I don’t see the reason why Turkish Airline should land in Abuja, from Abuja to Port Harcourt, Port Harcourt back to Abuja, Abuja back to their country. This is when you have Nigerian airlines aspiring to come onto the international scene.
We should stop giving multiple designations to foreign airlines. Let me tell you about America, even with your private jet, when you land in America, they only allow you one more stop. If you land in New York and you want to go to Atlanta, they say okay, they take it, as you want to refuel. The next one you are not allowed to fly again, you must use their local airlines to move about, then when you come you take your plane out of their country.
When you protect Nigerian airlines and they thrive, they create jobs. If people have jobs you won’t have Boko Haram. If people have jobs; maybe, we won’t have militancy or kidnapping or others.
Nigerian Ambassador to UAE said if you keep to time in your operations, in six months that you would have a cut of the market. Do you think you can keep to that time and how many passengers were on your inaugural flight to UAE?

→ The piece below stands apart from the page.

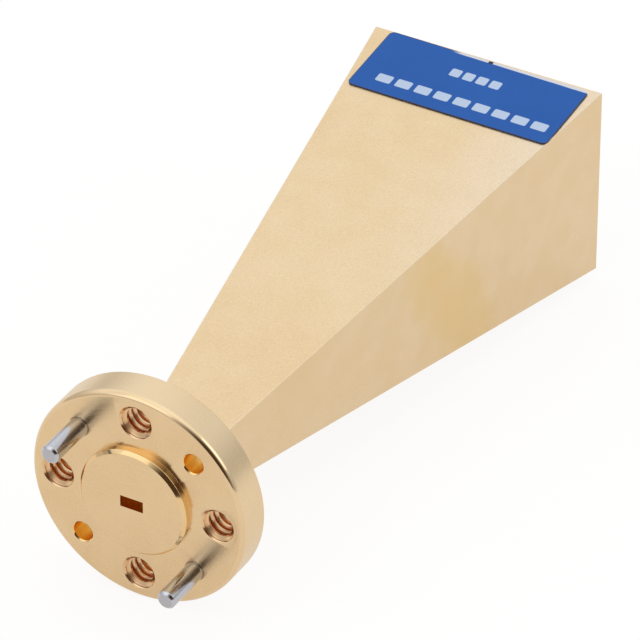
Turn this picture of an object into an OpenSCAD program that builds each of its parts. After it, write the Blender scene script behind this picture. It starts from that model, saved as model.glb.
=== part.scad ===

We can keep to time, although we didn’t keep to time yesterday but it was deliberate because of the events in Sharjah. They called on us to delay our flight because if we had left by 6:00 pm we would have arrived 5:00am. And being a non-working day here they didn’t want to have us that early. And their Sheikh died, that is why you didn’t see water salute, they scaled down the ceremony. So they asked us to delay, so while we were in Lagos, they were communicating. So on the international scene, we have the equipment and you know we just started, we didn’t want to grab everything at the same time that is why we staggered it and so we learn our ropes and build on that before we go daily. For now three times a week flight is good. It gives us time to fly and review what we did the previous day.